Today
we celebrate the life and work of the Reverend Doctor, Martin Luther King Jr., the
sainted-prophet of our time; his was a voice of conscience, and like so many
prophets before him, he was he was murdered for speaking the truth,
assassinated in service to the good.
Martin
Luther King Jr. wore the mantle of a prophet, not in the sense that he saw the
future (though he did foresee his assassination); prophecy is not
prognostication, assessing likely probabilities may be a tool of the prophet, looking
to the future and expressing one’s convictions with the certainty of hope…these
may be a part of the prophets stock-in-trade, but a prophet is not a seer or an
augur, a diviner, a fortuneteller or a soothsayer.
A
person is a prophet who delivers the word of God, and Martin Luther King did
just that; he was not a prophet in the sense that he had a unique channel to
the creator of the universe, or because God spoke to him in a privileged way.
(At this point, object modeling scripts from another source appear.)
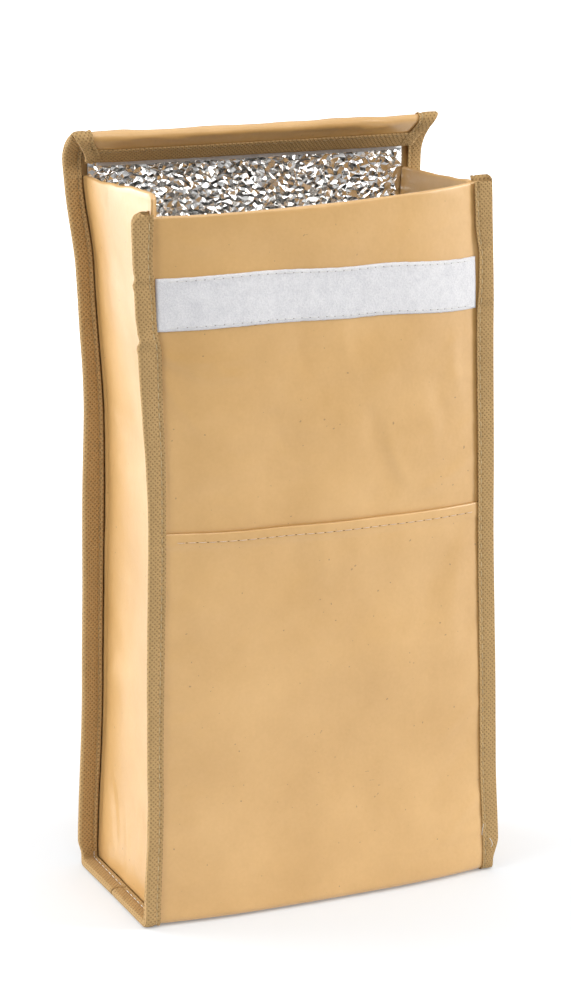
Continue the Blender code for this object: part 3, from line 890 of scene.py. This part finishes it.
# Each side tape's inner and outer edge, as distances beyond the seam at distances along the path.
LEFT_FRONT_INNER = (
    (0, 1.0), (19, 2.0), (45, 0.7), (52, 0.3), (60, -1.2), (94, -0.2), (145, 1.0), (276, 1.6), (330, 0.9),
    (400, 0.3),
)
LEFT_FRONT_OUTER = (
    (0, 10.3), (16, 10.4), (43, 9.8), (52, 9.0), (180, 9.0), (243, 8.8), (312, 8.2), (400, 8.6),
)
LEFT_REAR_INNER = ((380, 0.4), (815, 0.4))
LEFT_REAR_OUTER = (
    (380, 8.7), (425, 9.2), (438, 9.8), (506, 10.1), (558, 9.9), (610, 10.4), (686, 8.6), (714, 8.3),
    (738, 8.9), (764, 8.6), (780, 9.6), (794, 9.0), (815, 7.6),
)
RIGHT_INNER = (
    (0, 0.4), (19, 0.8), (34, 2.2), (46, 1.8), (61, 0.7), (152, 0.4), (282, -0.6), (321, -0.3), (815, 0.3),
)
RIGHT_OUTER = (
    (0, 10.2), (67, 10.0), (152, 9.3), (285, 8.6), (335, 8.7), (400, 8.8), (768, 8.2), (794, 12.0),
    (804, 9.6), (815, 7.6),
)


REAR_TAPE_SEED = 2
KINKS = ((30, 1.6, 0.8), (55, 1.8, -1.2), (26, 1.5, -0.7), (59, 1.8, 0.7))  # place, width and height


def tape_wave(s, seed):
    """A tape's small waves along its length, with sharper kinks where the closing strip ends."""
    wave = noise(s, 0 * s, 24, seed, 3) * 0.4
    if seed == REAR_TAPE_SEED:
        return wave
    return wave + sum(ridge(s - place, width) * height for place, width, height in KINKS)


def tape(name, node, side, start, end, seed, inner, outer, lift=0.0, rounded=0.0):
    """Folded tape round a flange: a front leaf, a rounded fold and a back leaf.

    lift raises the back leaf's front end, and rounded is the radius of that end's outer corner.
    """
    s = np.concatenate([spread(start, start + 8, 0.8), spread(start + 8, end, 1.5)[1:]])[:, None]
    low, high = between(inner, s), between(outer, s)
    if rounded:
        away = np.clip(rounded - (s - start), 0, rounded)
        high = high - rounded + np.sqrt(rounded**2 - away**2)
    wave = tape_wave(s, seed)
    leaf = np.linspace(0, 1, 15)[None, :]
    fold = np.linspace(0, math.pi, 9)[None, 1:-1]
    middle, half = (FLANGE_BACK + FLANGE_FACE) / 2, (FLANGE_BACK - FLANGE_FACE) / 2
    flat = high - 1.0
    width = flat - low
    open_end = np.clip(1 - (s - start) / 10, 0, 1) ** 2 * lift

    def profile(d):
        """The leaf's height outward: a lifted edge, a groove under the stitches, then a soft swell."""
        edge = (0.34 + 0.25 * noise(s + 0 * d, 0 * d, 9, seed + 70, 2)) * ridge(d, 0.8)
        groove = -0.34 * ridge(d - STITCH_INSET, 0.55)
        swell = 0.16 * np.sin(np.clip((d - 2.4) / np.maximum(width - 2.0, 1), 0, 1) * math.pi)
        rough = noise(s + 0 * d, d, 4, seed + 50, 2) * 0.10
        return edge + groove + swell + rough

    front_x, back_low = low + width * leaf, BACK_LEAF_START
    back_x = flat + (back_low - flat) * leaf
    x = np.concatenate([front_x, flat + np.sin(fold), back_x], axis=1)
    layer = np.concatenate(
        [
            FLANGE_FACE - profile(width * leaf),
            middle - half * np.cos(fold) + 0 * s,
            FLANGE_BACK + profile((flat - back_low) * (1 - leaf)) * 0.8,
        ],
        axis=1,
    )
    share = np.clip((layer - FLANGE_FACE) / (FLANGE_BACK - FLANGE_FACE), 0, 1)
    weight = np.clip(x / FLANGE, 0, 1)
    layer = layer + wave * weight * 0.9 + open_end * share * 1.3
    x = x + wave * 0.45 * weight
    path = s - open_end * share
    du, dl = np.gradient(x, axis=1), np.gradient(layer, axis=1)
    size = np.hypot(du, dl)
    out_x, out_layer = dl / size * TAPE, -du / size * TAPE
    steps = np.hypot(np.diff(x, axis=1), np.diff(layer, axis=1))
    across = np.concatenate([0 * s, np.cumsum(steps, axis=1)], axis=1)

    def skin(offset):
        return body(side * (SEAM + x + out_x * offset), path, layer + out_layer * offset)

    uv = np.stack([across, s + 0 * across], axis=-1)
    obj = closed_sheet(name, skin(1.0), skin(0.0), uv, BROWN, flip=side < 0)
    size = (float(np.median(across[:, -1])), end - start)
    stand_for(obj, node)


def end_tape():
    """The tape folded over the flap's free end."""
    end, reach = RUN.length, END_TAPE_REACH
    deep = FOIL_FACE + 0.9
    edge = SEAM + FLANGE - 0.5
    out_run = [(s, FLANGE_FACE) for s in np.linspace(end - reach, end, 9)]
    middle, half = (deep + FLANGE_FACE) / 2, (deep - FLANGE_FACE) / 2
    angles = np.linspace(0, math.pi, 8)[1:-1]
    turn = [(end + 0.9 * math.sin(a), middle - half * math.cos(a)) for a in angles]
    back_run = [(s, deep) for s in np.linspace(end, end - reach, 7)]
    section = np.array([*out_run, *turn, *back_run])
    step = np.diff(section, axis=0)
    step = np.concatenate([step[:1], (step[1:] + step[:-1]) / 2, step[-1:]])
    step /= np.linalg.norm(step, axis=1)[:, None]
    out = np.stack([step[:, 1], -step[:, 0]], axis=1) * TAPE
    x = spread(-edge, edge, 1.6)
    across = np.concatenate([[0], np.cumsum(np.linalg.norm(np.diff(section, axis=0), axis=1))])

    def skin(offset):
        s = section[:, None, 0] + out[:, None, 0] * offset
        layer = section[:, None, 1] + out[:, None, 1] * offset + noise(x, 0 * x, 14, 77, 2)[None, :] * 0.3
        near = body(x[None, :], np.minimum(s, end), layer)
        tip = body(x[None, :], end, layer)
        before = body(x[None, :], end - 1.0, layer)
        return near + (tip - before) * np.maximum(s - end, 0)[..., None]

    uv = flat_uv(across, x)[..., ::-1]
    obj = closed_sheet("flap_end_tape", skin(1.0), skin(0.0), uv, BROWN)
    stand_for(obj, "flap_end_binding")


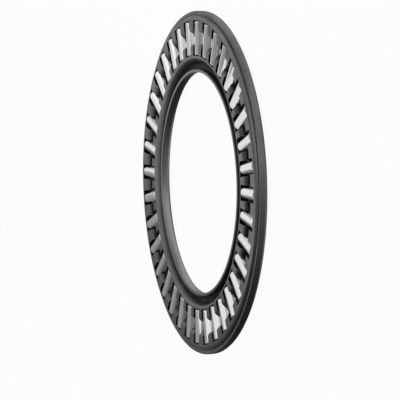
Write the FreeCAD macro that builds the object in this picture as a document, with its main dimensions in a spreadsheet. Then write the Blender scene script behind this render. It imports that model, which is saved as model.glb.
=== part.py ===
"""Needle thrust bearing: a pressed sheet cage with thirty-six needle rollers lying in its pockets.

The bearing axis is Z and the origin is the bearing's centre, on the plane that holds the axes of all the
needles. The front face, with the pocket lips, looks up. Lengths are in millimetres.
"""
import FreeCAD, Part
import math
import os
import Sketcher

# Driving dimensions, one cell of the sheet each.
SIZES = {
    # needles
    "needle_count": 36,
    "needle_diameter": 2.0,
    "needle_length": 4.6,
    # how the needles sit in the cage
    "needle_proud": 0.05,
    "needle_side_clearance": 0.04,
    "needle_end_clearance": 0.1,
    # cage sheet
    "cage_bore_radius": 15.075,
    "sheet_thickness": 0.4,
    "flange_depth": 1.6,
    "outer_rim_drop": 0.43,
    "inner_rim_drop": 0.27,
    # bends, measured on the inside of each bend
    "fold_inside_radius": 0.1,
    "corner_inside_radius": 0.08,
    "lip_inside_radius": 0.2,
    # widths across the section
    "fold_flat": 0.04,
    "dip_width": 1.53,
    "channel_width": 1.27,
    # solid lip between each pocket's ends and the bends beside them
    "outer_margin": 0.18,
    "inner_margin": 0.075,
}

# Heights in the section, as expressions on the sheet.
FACE = "(Sizes.needle_diameter / 2 - Sizes.needle_proud)"
DIP_FLOOR = f"(Sizes.sheet_thickness - {FACE})"
FLANGE_FLOOR = f"({FACE} - Sizes.flange_depth + Sizes.sheet_thickness)"
OUTER_RIM_TOP = f"({FACE} - Sizes.outer_rim_drop)"
INNER_RIM_TOP = f"({FACE} - Sizes.inner_rim_drop)"

# Radii in the section, from the bore outwards.
CORNER = "(Sizes.corner_inside_radius + Sizes.sheet_thickness)"
INNER_RIM = "(Sizes.cage_bore_radius + Sizes.sheet_thickness)"
INNER_LEG = f"({INNER_RIM} + Sizes.channel_width)"
POCKET_INNER_END = f"({INNER_LEG} + {CORNER} + Sizes.inner_margin)"
PITCH_RADIUS = f"({POCKET_INNER_END} + Sizes.needle_end_clearance + Sizes.needle_length / 2)"
POCKET_OUTER_END = f"({PITCH_RADIUS} + Sizes.needle_length / 2 + Sizes.needle_end_clearance)"
OUTER_LEG = f"({POCKET_OUTER_END} + Sizes.outer_margin + {CORNER})"
OUTER_RIM = f"({OUTER_LEG} + Sizes.fold_flat + 2 * Sizes.fold_inside_radius)"
DIP_HALF_WIDTH = "(Sizes.dip_width / 2)"

# The front side of the sheet from the outer rim to the inner rim: straight runs that are upright (a radius)
# or level (a height), each with the way from the front side to the back side, where the metal lies.
OUTWARD, INWARD, DOWNWARD = 1, -1, -1
RUNS = (
    ("upright", OUTER_RIM, OUTWARD),
    ("level", FLANGE_FLOOR, DOWNWARD),
    ("upright", OUTER_LEG, INWARD),
    ("level", FACE, DOWNWARD),
    ("upright", f"({PITCH_RADIUS} + {DIP_HALF_WIDTH})", OUTWARD),
    ("level", DIP_FLOOR, DOWNWARD),
    ("upright", f"({PITCH_RADIUS} - {DIP_HALF_WIDTH})", INWARD),
    ("level", FACE, DOWNWARD),
    ("upright", INNER_LEG, OUTWARD),
    ("level", FLANGE_FLOOR, DOWNWARD),
    ("upright", INNER_RIM, INWARD),
)

# The bend after each run but the last: its inside radius, and the side of the sheet on its outside. The bends
# at the bottom of the dip and of the inner channel are drawn square.
SQUARE_BEND = (None, None)
BENDS = (
    ("fold_inside_radius", "back"),
    ("fold_inside_radius", "back"),
    ("corner_inside_radius", "front"),
    ("lip_inside_radius", "front"),
    SQUARE_BEND,
    SQUARE_BEND,
    ("lip_inside_radius", "front"),
    ("corner_inside_radius", "front"),
    SQUARE_BEND,
    SQUARE_BEND,
)

# The outside of a bend is drawn as one facet that touches its round: a square corner cut back by this share
# of the outside radius.
FACET_SHARE = 2 - math.sqrt(2)

TOUCH = 1e-6


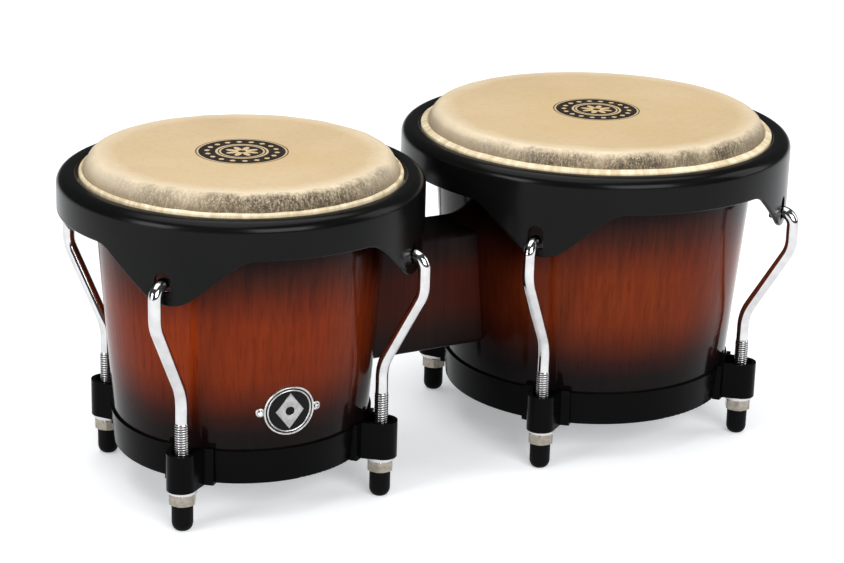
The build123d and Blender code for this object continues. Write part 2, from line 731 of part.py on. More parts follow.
def make_badge_screws():
    """Two round-headed wood screws with cross recesses, each square to the shell."""
    face = macho.shell_radius(BADGE_Z)
    head_foot = face + BADGE_PLATE + BADGE_SCREW_HEAD_GAP
    with BuildPart() as screws:
        for angle in badge_screw_angles():
            with BuildSketch(tangent_plane(macho, angle, face - BADGE_SCREW_SHANK)):
                with Locations((0, BADGE_Z)):
                    Circle(BADGE_SCREW_RADIUS)
            extrude(amount=head_foot - face + BADGE_SCREW_SHANK)
            head_plane = tangent_plane(macho, angle, head_foot)
            with BuildSketch(head_plane):
                with Locations((0, BADGE_Z)):
                    Circle(BADGE_SCREW_HEAD_RADIUS)
            extrude(amount=BADGE_SCREW_HEAD_HEIGHT)
            outer_face = screws.faces().sort_by(Axis(head_plane.origin, head_plane.z_dir))[-1]
            fillet(outer_face.edges(), BADGE_SCREW_HEAD_ROUND)
            recess_foot = head_foot + BADGE_SCREW_HEAD_HEIGHT - BADGE_SCREW_CROSS_DEPTH
            with BuildSketch(tangent_plane(macho, angle, recess_foot)):
                with Locations((0, BADGE_Z)):
                    Rectangle(BADGE_SCREW_CROSS_LENGTH, BADGE_SCREW_CROSS_WIDTH)
                    Rectangle(BADGE_SCREW_CROSS_WIDTH, BADGE_SCREW_CROSS_LENGTH)
            extrude(amount=BADGE_SCREW_HEAD_HEIGHT, mode=Mode.SUBTRACT)
    save(screws.part, "badge_screws")


for drum in (macho, hembra):
    make_shell(drum)
    make_bottom_ring(drum)
    make_lug_washers(drum)
    for number, angle in enumerate(LUG_ANGLES, start=1):
        make_bracket(drum, angle, number)
        make_nut(drum, angle, number)
        make_rod(drum, angle, number)
        make_tip(drum, angle, number)
    make_rim(drum)
    make_head(drum)
    make_hoop_and_tuck(drum)
    make_saddle(drum)

make_centre_block()
make_block_bolt(BOLT_HEIGHTS[1], "block_bolt_upper")
make_block_bolt(BOLT_HEIGHTS[0], "block_bolt_lower")
make_block_bolt_washers()
make_block_bolt_nuts()
make_badge()
make_badge_screws()
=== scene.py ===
import math

import bmesh
import bpy
from mathutils import Matrix, Vector, noise


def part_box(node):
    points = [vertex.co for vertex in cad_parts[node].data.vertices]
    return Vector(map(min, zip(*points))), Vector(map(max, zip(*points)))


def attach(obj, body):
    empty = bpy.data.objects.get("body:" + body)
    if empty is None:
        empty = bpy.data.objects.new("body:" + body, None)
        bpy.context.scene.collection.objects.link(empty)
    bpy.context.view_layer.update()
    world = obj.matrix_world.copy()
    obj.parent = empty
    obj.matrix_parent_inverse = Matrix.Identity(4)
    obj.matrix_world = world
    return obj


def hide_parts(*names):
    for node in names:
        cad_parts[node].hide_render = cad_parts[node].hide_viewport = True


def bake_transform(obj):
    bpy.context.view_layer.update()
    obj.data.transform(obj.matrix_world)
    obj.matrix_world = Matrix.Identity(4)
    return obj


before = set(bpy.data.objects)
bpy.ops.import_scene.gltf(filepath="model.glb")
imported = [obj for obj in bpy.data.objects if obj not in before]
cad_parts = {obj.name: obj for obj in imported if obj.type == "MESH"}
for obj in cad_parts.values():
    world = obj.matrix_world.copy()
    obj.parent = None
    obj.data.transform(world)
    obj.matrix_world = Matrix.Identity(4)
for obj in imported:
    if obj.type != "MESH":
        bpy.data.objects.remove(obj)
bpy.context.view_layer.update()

# Bongo drums. The macho is the small drum on the left, the hembra the large one on the right.
# Lengths are in metres in the CAD model's frame; angles are in degrees about each drum's axis.

MM = 0.001
TAU = 2 * math.pi
DRUMS = ("macho", "hembra")
HARDWARE_TURN = -2
LUG_ANGLES = [HARDWARE_TURN + a for a in (-135, -45, 45, 135)]
FIXED = "drum_frame"
LUG_STAND_OFF = 12 * MM  # from the outside of a shell's foot to the rods
SHANK_RADIUS = 3.2 * MM
HOOK_MARGIN = 6.2 * MM  # the rods' upper runs outside the rim's face
HOOK_TURN = math.radians(-2.1)  # how far the hooks sit round the rim from the rods' feet


# ---------------------------------------------------------------- places read from the frame

class Drum:
    """Sizes and places of one drum, read from its CAD nodes."""

    def __init__(self, name):
        self.name = name
        self.tuner = f"{name}_tuner"
        low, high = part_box(f"{name}_shell")
        self.x = (low.x + high.x) / 2
        self.top_radius = (high.x - low.x) / 2
        self.shell_foot_z = low.z
        self.shell_top_z = high.z
        rim_low, rim_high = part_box(f"{name}_rim")
        self.rim_radius = (rim_high.x - rim_low.x) / 2
        self.rim_top_z = rim_high.z
        self.ear_tip_z = rim_low.z
        self.head_top_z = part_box(f"{name}_head")[1].z
        tip_low, tip_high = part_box(f"{name}_rubber_tip_1")
        tip_x = (tip_low.x + tip_high.x) / 2 - self.x
        tip_y = (tip_low.y + tip_high.y) / 2
        self.lug_radius = math.hypot(tip_x, tip_y)
        self.tip_radius = (tip_high.x - tip_low.x) / 2
        self.foot_radius = self.lug_radius - LUG_STAND_OFF
        self.hook_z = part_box(f"{name}_tuning_rod_1")[1].z - SHANK_RADIUS

    def shell_radius(self, z):
        rise = (z - self.shell_foot_z) / (self.shell_top_z - self.shell_foot_z)
        return self.foot_radius + rise * (self.top_radius - self.foot_radius)

    def lug(self, number):
        a = math.radians(LUG_ANGLES[number - 1])
        return Vector((self.x + self.lug_radius * math.cos(a), self.lug_radius * math.sin(a), 0))

    def crank(self, number):
        """From a rod's foot to under its hook, level."""
        a = math.radians(LUG_ANGLES[number - 1]) + HOOK_TURN
        reach = self.rim_radius + HOOK_MARGIN
        return Vector((self.x + reach * math.cos(a), reach * math.sin(a), 0)) - self.lug(number)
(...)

The Reverend Doctor made no pretensions to being that sort of person. He was an
ordinary man who answered and extraordinary call, and in so doing he became
transformed. Through his transformation he pointed out the way for us to
follow, presenting a key for transformation
of ourselves and thereby society-at-large, for taking Hobbesian world we have
inherited, with nature red in tooth and claw, and making it into
something new…the community of the beloved, as Martin Luther called it, though
he was called away early and left the left the greater portion of that work for
the rest of to do.
God
speaks to all of us in the same way as God spoke to the Reverend Doctor, this
is one of the things that the he spoke to us about, he clarified the
responsibility we each bear, to listen to the demands of our conscience when we
hear it speaking in our hearts; he called on us to do more than listen…the sainted-prophet
called on us to act.
Martin
Luther had no more and no less access to supernatural powers than any of us; he
was not a medium nor a mediator, what made him different than most (human
beings) was the choice he made to comply with the demands of his conscience, which
was in fact the voice of God speaking in his heart, he clove to those demands even
to the point at which it cost him his life…if he hesitated he did not show he
it, he carried the grief of it with the strength of resolve.
Like
Jesus whom he followed, the Reverend Doctor loved mercy, strove for justice,
and walked humbly through the days of his life; he set an example for the rest
of us to follow.
Today
we are given countless opportunities to reflect on Martin Luther King Jr.’s likeness,
to consider the wisdom of his words, carried in the baritone-tremulo of his
golden-prose, to reflect on the life of an American Saint…and its meaning; we
are wise to do so.
We
are wise to remember the man, Martin Luther King Jr., a rare person, a man whose
measure in our society exceeded the ordinary flaws that mark us all as human; he
was flawed like the rest of us, and he lived with his flaws even while reaching
beyond them.
The
Reverend Doctor has transcended death; though he was taken by the assassin’s
bullet he lives now in our collective consciousness,
in our collective-conscience; he lives in the global psyche, speaking to us
from the dimension of myth, a human being who was more than human, a child of
God overflowing with grace and wisdom.
Today
MLK calls us to service, to share his cup, so that upon drinking from it we may
aspire to do the same as he did in our own small way, to live the same as he
did and encourage others to do the same.
He
spoke truth to power and offered hope to the powerless, and for that he was shot
down. He was once considered by the director of the F.B.I. to be the most
dangerous man in America and from that status he became our most beloved hero,
the prime-exemplar of what it means to be an American, a radical-freedom-fighter,
unparalleled and unforgotten.
He
was beaten and arrested dozens of times for the crime of seeking justice; his
life was threatened daily. His reputation was smeared without regard for the
truth, or appreciation for his selfless works. He was killed for his efforts on
behalf of the poor and the marginalized, but he was not destroyed…he was and
continues to be an example to us all.
The
Reverend Doctor Martin Luther King Jr., our prophet; he still points the way, lighting
the long journey along the arc-of-justice.